I could not understand your design choice for the Blockchain application in your mind, but I strongly suggest that you should go step-by-step with simpler examples to learn the language. For instance, if you just try the below examples, you will understand how type annotations work in Julia:

Main> f(s::String = nothing) = s
f (generic function with 2 methods)

Main> f()
ERROR: MethodError: no method matching f(::Void)
Closest candidates are:
  f(::String) at none:1
  f() at none:1
Stacktrace:
 [1] f() at ./none:1
 [2] eval(::Module, ::Any) at ./boot.jl:235

Main> g(s::String) = s
g (generic function with 1 method)

Main> g(100)
ERROR: MethodError: no method matching g(::Int64)
Closest candidates are:
  g(::String) at none:1
Stacktrace:
 [1] eval(::Module, ::Any) at ./boot.jl:235

Main> h1(var1 = 1, var2 = 100) = var1 + var2
h1 (generic function with 3 methods)

Main> h1(var2 = 5, var1 = 6)
ERROR: function h1 does not accept keyword arguments
Stacktrace:
 [1] kwfunc(::Any) at ./boot.jl:237
 [2] eval(::Module, ::Any) at ./boot.jl:235

One last comment is that as far as I can see from your example, you do not need mutable struct. struct should simply help you with your design --- you can still add to/modify its chain, current_transactions and block variables.
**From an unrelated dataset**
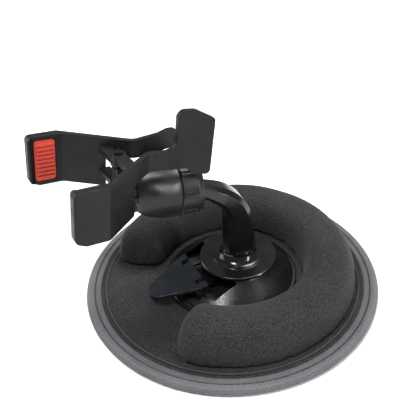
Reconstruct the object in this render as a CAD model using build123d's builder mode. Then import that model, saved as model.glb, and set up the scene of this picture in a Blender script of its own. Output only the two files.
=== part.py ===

Check, again, the simpler example below:

Main> struct MyType
         a::Vector{Float64}
       end

Main> m = MyType([1,2,3]);

Main> append!(m.a, 4);

Main> m
MyType([1.0, 2.0, 3.0, 4.0])

You can think of MyType's a variable, in the above example, as being double * const a in C++ terms. You are not allowed to change a to point to a different memory location, but you can modify the memory location pointed-to by a.

In short, you should definitely try to learn the language from the official documentation step-by-step, and post questions here involving really minimal examples. Your example is convoluted in that sense.